■ What is asked ■
From the listing below, copy only the lines running from the line that contains "const box = new" to the line that contains "points = [vertex.co", both included.

■ Data provided ■
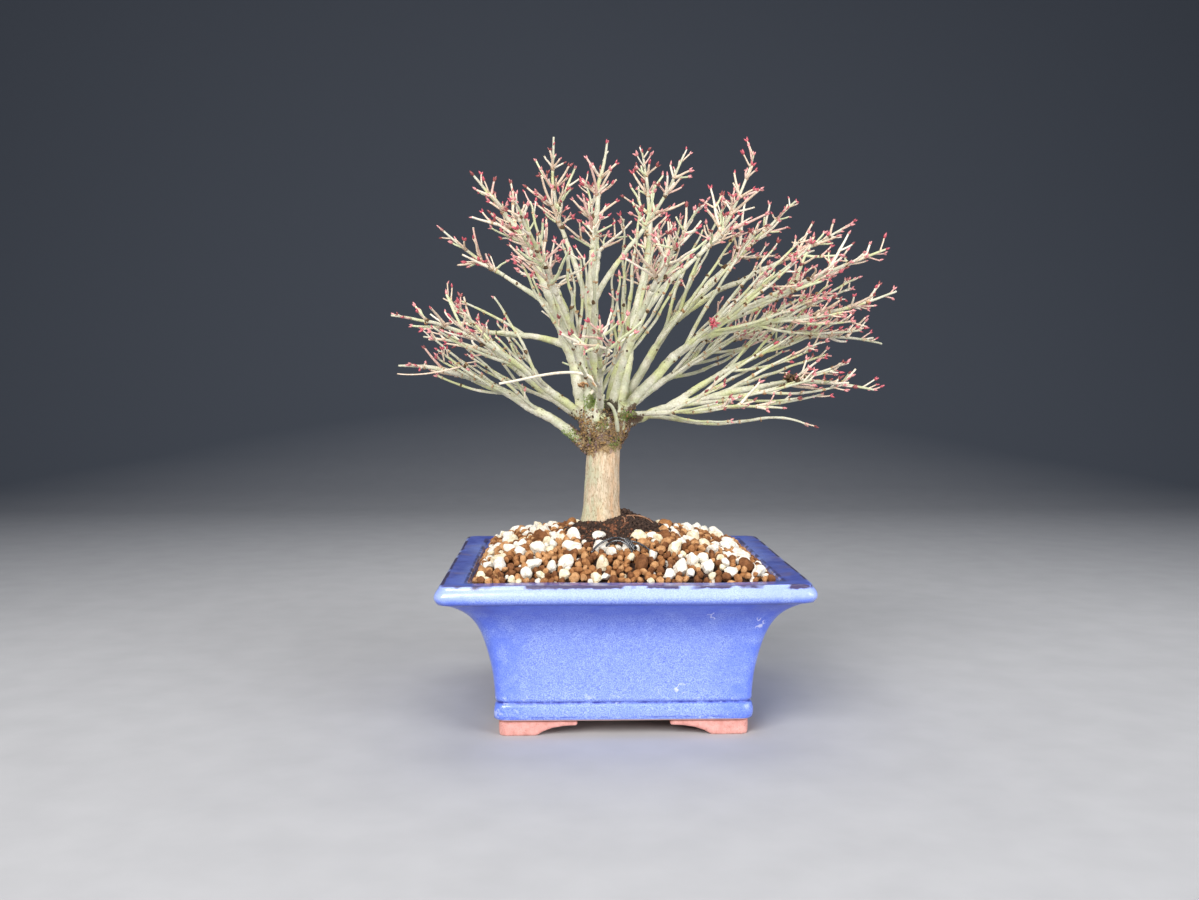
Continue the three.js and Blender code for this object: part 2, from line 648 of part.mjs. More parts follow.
// One twig in the longest of a few lengths that keeps to its space, and the twigs on it
function addShoot(mass, start, way, wanted, order, seed) {
  const radius = (TWIG_WIDE / 2) * TWIG_THINNER ** order;
  for (const shorter of SHORTENINGS) {
    const length = wanted * shorter;
    if (length < TWIG_LEAST * SHORTENINGS[1]) return;
    const curve = shootCurve(start, way, length, new Draws(seed));
    if (!fits(mass, curve, length, radius)) continue;
    const shoot = { curve, length, radius, order };
    mass.shoots.push(shoot);
    if (order < TWIG_ORDERS && length > SECOND_ORDER_FROM) bearTwigs(mass, shoot, order + 1, seed);
    return;
  }
}

function growMass(mass) {
  const reach = mass.start.distanceTo(mass.end);
  const middle = mass.start.clone().addScaledVector(mass.way, reach * STEM_HANDLE);
  const curve = new THREE.QuadraticBezierCurve3(mass.start, middle, mass.end);
  mass.stem = { curve, length: curve.getLength() };
  bearTwigs(mass, mass.stem, 1, mass.seed);
}

// A twig swells at its end into a pointed bud, and the finest twigs only taper
function twigSolid({ curve, radius, order }) {
  const stations = order < TWIG_ORDERS ? [0, BUD_AT, 1] : [0, 1];
  const radiusAt = (share) => (share === BUD_AT ? BUD_WIDE / 2 : radius);
  return limbSolid(curve, radiusAt, TWIG_SIDES, stations, true);
}

function massSolid(mass) {
  const radiusAt = (share) => mix(mass.wide, STEM_TIP_WIDE, share) / 2;
  const stem = limbSolid(mass.stem.curve, radiusAt, TWIG_SIDES, evenStations(STEM_STEPS), true);
  const whole = mass.shoots.reduce((joined, shoot) => joined.add(twigSolid(shoot)), stem);
  return mainBody(whole);
}

// Boughs are cut clear of the trunk, of the bough that bears them and of those made before them
function boughSolids() {
  const trunkCut = trunkSolid(CLEARANCE);
  const cuts = new Map();
  const solids = new Map();
  for (const { name, curve, radiusAt } of boughs.values()) {
    const stations = evenStations(BOUGH_STEPS);
    let solid = limbSolid(curve, radiusAt, BOUGH_SIDES, stations).subtract(trunkCut);
    for (const cut of cuts.values()) solid = solid.subtract(cut);
    solids.set(name, mainBody(solid));
    cuts.set(name, limbSolid(curve, (share) => radiusAt(share) + CLEARANCE, BOUGH_SIDES, stations));
  }
  return solids;
}

masses.forEach(growMass);

const plant = new THREE.Group();
plant.add(meshOf("pot", potSolid(), GLAZE));
plant.add(meshOf("foot_front_left", footSolid(-1, -1), CLAY));
plant.add(meshOf("foot_front_right", footSolid(1, -1), CLAY));
plant.add(meshOf("foot_back_right", footSolid(1, 1), CLAY));
plant.add(meshOf("foot_back_left", footSolid(-1, 1), CLAY));
plant.add(meshOf("soil", soilSolid(), GRAINS));
plant.add(meshOf("trunk", trunkSolid(), TRUNK_BARK));
for (const [name, solid] of boughSolids()) plant.add(meshOf(`bough_${name}`, solid, BOUGH_BARK));
for (const mass of masses) plant.add(meshOf(`twigs_${mass.name}`, massSolid(mass), TWIG_BARK));

const box = new THREE.Box3().setFromObject(plant);
const middle = box.getCenter(new THREE.Vector3());
plant.position.set(-middle.x, -middle.y, -box.min.z);

export default plant;
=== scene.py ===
"""The looks of a bare Japanese maple bonsai in a glazed pot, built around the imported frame.

Shapes are worked out in millimetres from the middle of the pot's underside, and turn into metres
in the row frame when a piece is made."""
import math

import bpy
import numpy as np
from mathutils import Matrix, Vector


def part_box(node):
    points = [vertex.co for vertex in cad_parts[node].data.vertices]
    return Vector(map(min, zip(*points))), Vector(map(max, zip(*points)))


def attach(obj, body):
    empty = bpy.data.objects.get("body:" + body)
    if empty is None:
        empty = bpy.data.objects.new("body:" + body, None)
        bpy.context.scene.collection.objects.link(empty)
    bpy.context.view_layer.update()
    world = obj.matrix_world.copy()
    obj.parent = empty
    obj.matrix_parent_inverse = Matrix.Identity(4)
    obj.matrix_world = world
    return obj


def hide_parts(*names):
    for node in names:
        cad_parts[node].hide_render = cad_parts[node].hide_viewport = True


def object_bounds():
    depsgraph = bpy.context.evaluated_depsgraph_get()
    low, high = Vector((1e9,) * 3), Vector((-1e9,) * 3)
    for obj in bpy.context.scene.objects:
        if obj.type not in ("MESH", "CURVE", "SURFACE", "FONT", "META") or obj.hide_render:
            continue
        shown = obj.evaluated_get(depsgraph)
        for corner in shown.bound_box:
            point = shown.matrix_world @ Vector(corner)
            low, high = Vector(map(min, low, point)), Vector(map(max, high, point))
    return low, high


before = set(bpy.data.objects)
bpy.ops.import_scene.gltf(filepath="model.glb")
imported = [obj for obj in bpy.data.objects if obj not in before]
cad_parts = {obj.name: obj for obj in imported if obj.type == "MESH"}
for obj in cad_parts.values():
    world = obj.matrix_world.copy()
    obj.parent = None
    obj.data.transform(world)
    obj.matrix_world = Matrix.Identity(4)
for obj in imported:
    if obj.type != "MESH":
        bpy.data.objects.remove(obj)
CAD_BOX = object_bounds()

TAU = 2 * math.pi
UP = np.array([0.0, 0.0, 1.0])
TINY = 1e-6
MM = 1000.0
ACROSS = np.array([1.0, 0.0, 0.0])
NEARLY_UPRIGHT = 0.05

POT_LOW, POT_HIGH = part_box("pot")
POT_MIDDLE = np.array([(POT_LOW.x + POT_HIGH.x) / 2, (POT_LOW.y + POT_HIGH.y) / 2, 0.0])
BOX_LOW = (np.array(CAD_BOX[0]) - POT_MIDDLE) * MM
BOX_HIGH = (np.array(CAD_BOX[1]) - POT_MIDDLE) * MM

# The camera, as worked out from the pot's square rim
CAMERA_PLACE = (-31.0, -692.0, 191.0)
CAMERA_PITCH = -3.6
CAMERA_HEADING = -1.65
CAMERA_LENS = 36.03
SENSOR = 36.0

# The pot
RIM_HALF = 95
RIM_TOP = 85
RIM_LOW = 75
RIM_BULGE = 2.2
RIM_LEDGE = 2
RIM_EDGE_ROUND = 1.4
MOUTH_HALF = 81
FLOOR_HALF = 61
FLOOR_TOP = 15
CAVITY_FLARE = 1.5
BAND_HALF = 68.4
BAND_TOP = 18
BAND_SWELL = 0.7
GROOVE_DEEP = 0.9
GROOVE_HALF = 1.2
FLARE_SLOW_SHARE = 0.55
FLARE_SLOW_POWER = 1.8
FLARE_QUICK_POWER = 9
POT_CORNER = 6
POT_BASE = 8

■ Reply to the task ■
const box = new THREE.Box3().setFromObject(plant);
const middle = box.getCenter(new THREE.Vector3());
plant.position.set(-middle.x, -middle.y, -box.min.z);

export default plant;
=== scene.py ===
"""The looks of a bare Japanese maple bonsai in a glazed pot, built around the imported frame.

Shapes are worked out in millimetres from the middle of the pot's underside, and turn into metres
in the row frame when a piece is made."""
import math

import bpy
import numpy as np
from mathutils import Matrix, Vector


def part_box(node):
    points = [vertex.co for vertex in cad_parts[node].data.vertices]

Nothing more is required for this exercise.